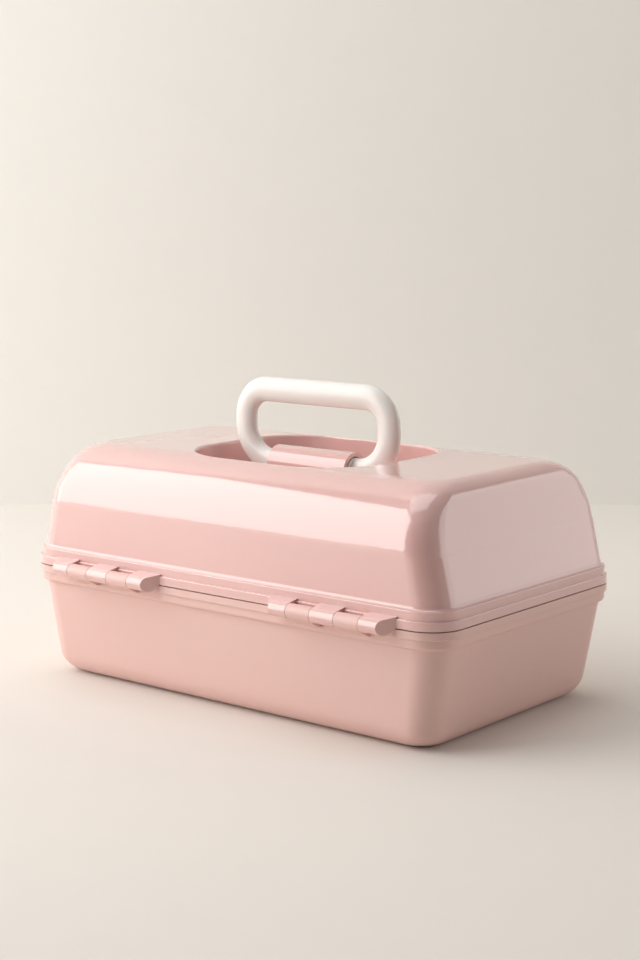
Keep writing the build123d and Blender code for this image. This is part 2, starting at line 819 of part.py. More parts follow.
def lower_tray():
    """Lower tray: three cells, with ears and struts up to its pivots."""
    bottom = lower_tray_bottom
    half_length = lower_tray_half_length
    height = lower_tray_height
    body = tray_tub(half_length, lower_tray_front, lower_tray_back, bottom, height, lower_tray_corner)
    front = lower_tray_front + tray_wall / 2
    back = lower_tray_back - tray_wall / 2
    floor = bottom + tray_wall / 2
    height -= tray_wall / 2
    for x in (-lower_tray_half_length / 3, lower_tray_half_length / 3):
        body += cross_divider(x, front, back, floor, height)
    inner = lower_tray_half_length - tray_wall
    top = bottom + lower_tray_height
    lid_pivot, base_pivot = tray_points(lower_tray_share)
    root_y = lower_tray_back - lower_tray_corner - lower_strut_inset
    root_z = top - lower_strut_inset
    strut = plate_x(
        [(*lid_pivot, lower_ear_half_width), (root_y, root_z, lower_ear_half_width)],
        [],
        inner,
        lower_tray_half_length,
    )
    foot = (base_pivot[0], root_z, lower_ear_half_width)
    ear = plate_x([(*base_pivot, lower_ear_half_width), foot], [], inner, lower_tray_half_length)
    for piece in both_ends(strut) + both_ends(ear):
        body += piece
    return pierce_ends(body, lower_tray_share, lower_tray_half_length)


def latch():
    """Front latch: barrel, plate, snap nib and finger tab."""
    half = latch_width / 2
    barrel = rod_x(latch_y, latch_z, latch_barrel_radius, -half, half)
    outer = latch_y - latch_barrel_radius
    inner = outer + latch_plate
    foot = latch_z - latch_drop
    body = barrel + block(-half, half, outer, inner, foot, latch_z)
    tab = [
        (outer, foot + latch_tab_root),
        (inner, foot + latch_tab_root),
        (inner, foot - latch_tab_drop / 2),
        (outer - latch_tab_reach, foot - latch_tab_drop),
    ]
    body += plate_x([], tab, -half, half)
    nib_tip = -rim_face - catch_reach - nib_clearance
    nib_top = base_top - catch_below_parting - catch_height / 2 - nib_clearance
    nib = [
        (inner - nib_root, nib_top + nib_slope),
        (nib_tip, nib_top),
        (nib_tip, nib_top - nib_height / 2),
        (inner - nib_root, nib_top - nib_height),
    ]
    nib_half = half - nib_end_inset
    body += plate_x([], nib, -nib_half, nib_half)
    body -= rod_x(latch_y, latch_z, latch_pin_radius + running_clearance, -half - overcut, half + overcut)
    return body


def latch_pin():
    end = latch_width / 2 + latch_ear_gap + latch_ear_width
    return rod_x(latch_y, latch_z, latch_pin_radius, -end, end)


def build():
    """All nodes by name."""
    right_lid_arm = lid_arm()
    right_base_arm = base_arm()
    return {
        "base_shell": base_shell(),
        "hinge_pin_left": hinge_pin(0),
        "hinge_pin_right": hinge_pin(1),
        "base_arm_pins": base_arm_pins(),
        "base_arm_washers": base_arm_washers(),
        "lid_shell": lid_shell(),
        "handle_saddle": handle_saddle(),
        "saddle_screws": saddle_screws(),
        "handle": handle(),
        "mirror_frame": mirror_frame(),
        "mirror_glass": mirror_glass(),
        "mirror_tape": mirror_tape(),
        "mirror_screws": mirror_screws(),
        "lid_arm_left": mirror(right_lid_arm, about=Plane.YZ),
        "lid_arm_right": right_lid_arm,
        "lid_arm_screws": lid_arm_screws(),
        "base_arm_left": mirror(right_base_arm, about=Plane.YZ),
        "base_arm_right": right_base_arm,
        "upper_tray": upper_tray(),
        "upper_tray_pins": tray_pins(1.0, upper_tray_half_length - tray_wall),
        "lower_tray": lower_tray(),
        "lower_tray_pins": tray_pins(lower_tray_share, lower_tray_half_length - tray_wall),
        "latch": latch(),
        "latch_pin": latch_pin(),
    }


os.makedirs("parts", exist_ok=True)
for name, shape in build().items():
    export_step(shape, f"parts/{name}.step")
    print(name, len(shape.solids()), round(shape.volume))
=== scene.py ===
import math

import bmesh
import bpy
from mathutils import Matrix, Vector


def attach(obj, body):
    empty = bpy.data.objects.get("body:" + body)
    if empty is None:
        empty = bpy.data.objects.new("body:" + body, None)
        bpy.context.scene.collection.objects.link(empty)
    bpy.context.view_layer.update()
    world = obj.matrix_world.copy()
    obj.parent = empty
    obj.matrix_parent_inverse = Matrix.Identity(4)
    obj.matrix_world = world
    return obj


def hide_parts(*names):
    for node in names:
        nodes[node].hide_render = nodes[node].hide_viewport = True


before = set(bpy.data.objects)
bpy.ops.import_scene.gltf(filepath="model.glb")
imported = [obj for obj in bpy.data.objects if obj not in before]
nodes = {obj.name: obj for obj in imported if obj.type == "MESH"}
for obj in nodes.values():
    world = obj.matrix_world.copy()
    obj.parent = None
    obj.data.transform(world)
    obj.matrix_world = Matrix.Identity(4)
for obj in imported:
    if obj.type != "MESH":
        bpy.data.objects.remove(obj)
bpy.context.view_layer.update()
scene = bpy.context.scene
print("frame loaded:", len(nodes), "nodes")


def srgb(red, green, blue):
    # screen values from 0 to 255 become the linear colour that shaders take
    def one(value):
        value = value / 255
        return value / 12.92 if value <= 0.04045 else ((value + 0.055) / 1.055) ** 2.4

    return (one(red), one(green), one(blue), 1.0)


# camera: the hinge side and one short end, a little from above
cameraView = {
    "azimuth": 219.11,
    "elevation": 8.79,
    "target": (-0.00327, 0.0, 0.13106),
    "distance": 1.1562,
    "lens": 68.6,
    "nearest": 0.02,
    "farthest": 40,
}
azimuth = math.radians(cameraView["azimuth"])
elevation = math.radians(cameraView["elevation"])
back = Vector(
    (
        math.sin(azimuth) * math.cos(elevation),
        -math.cos(azimuth) * math.cos(elevation),
        math.sin(elevation),
    )
)
target = Vector(cameraView["target"])
cameraData = bpy.data.cameras.new("photoCamera")
cameraData.lens = cameraView["lens"]
cameraData.clip_start = cameraView["nearest"]
cameraData.clip_end = cameraView["farthest"]
camera = bpy.data.objects.new("photoCamera", cameraData)
scene.collection.objects.link(camera)
camera.location = target + back * cameraView["distance"]
camera.rotation_mode = "QUATERNION"
camera.rotation_quaternion = (-back).to_track_quat("-Z", "Y")
scene.camera = camera
# along the floor: into the picture, and towards its left edge
away = Vector((-back.x, -back.y, 0)).normalized()
left = Vector((-away.y, away.x, 0))
print("camera placed")


# shared effects, as shader node groups
def newGroup(name, inputs, outputs):
    group = bpy.data.node_groups.new(name, "ShaderNodeTree")
    for label, kind, value in inputs:
        socket = group.interface.new_socket(name=label, in_out="INPUT", socket_type=kind)
        socket.default_value = value
    for label, kind in outputs:
        group.interface.new_socket(name=label, in_out="OUTPUT", socket_type=kind)
    entry = group.nodes.new("NodeGroupInput")
    leave = group.nodes.new("NodeGroupOutput")
    return group, entry, leave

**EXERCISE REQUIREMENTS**
Look back at the data above. Transcribe exactly the lines starting at the line that contains "obj.parent = empty" and ending at the line that contains "return (one(red), one(green), one(blue), 1.0)".

**ANSWER TO THIS TASK**
    obj.parent = empty
    obj.matrix_parent_inverse = Matrix.Identity(4)
    obj.matrix_world = world
    return obj


def hide_parts(*names):
    for node in names:
        nodes[node].hide_render = nodes[node].hide_viewport = True


before = set(bpy.data.objects)
bpy.ops.import_scene.gltf(filepath="model.glb")
imported = [obj for obj in bpy.data.objects if obj not in before]
nodes = {obj.name: obj for obj in imported if obj.type == "MESH"}
for obj in nodes.values():
    world = obj.matrix_world.copy()
    obj.parent = None
    obj.data.transform(world)
    obj.matrix_world = Matrix.Identity(4)
for obj in imported:
    if obj.type != "MESH":
        bpy.data.objects.remove(obj)
bpy.context.view_layer.update()
scene = bpy.context.scene
print("frame loaded:", len(nodes), "nodes")


def srgb(red, green, blue):
    # screen values from 0 to 255 become the linear colour that shaders take
    def one(value):
        value = value / 255
        return value / 12.92 if value <= 0.04045 else ((value + 0.055) / 1.055) ** 2.4

    return (one(red), one(green), one(blue), 1.0)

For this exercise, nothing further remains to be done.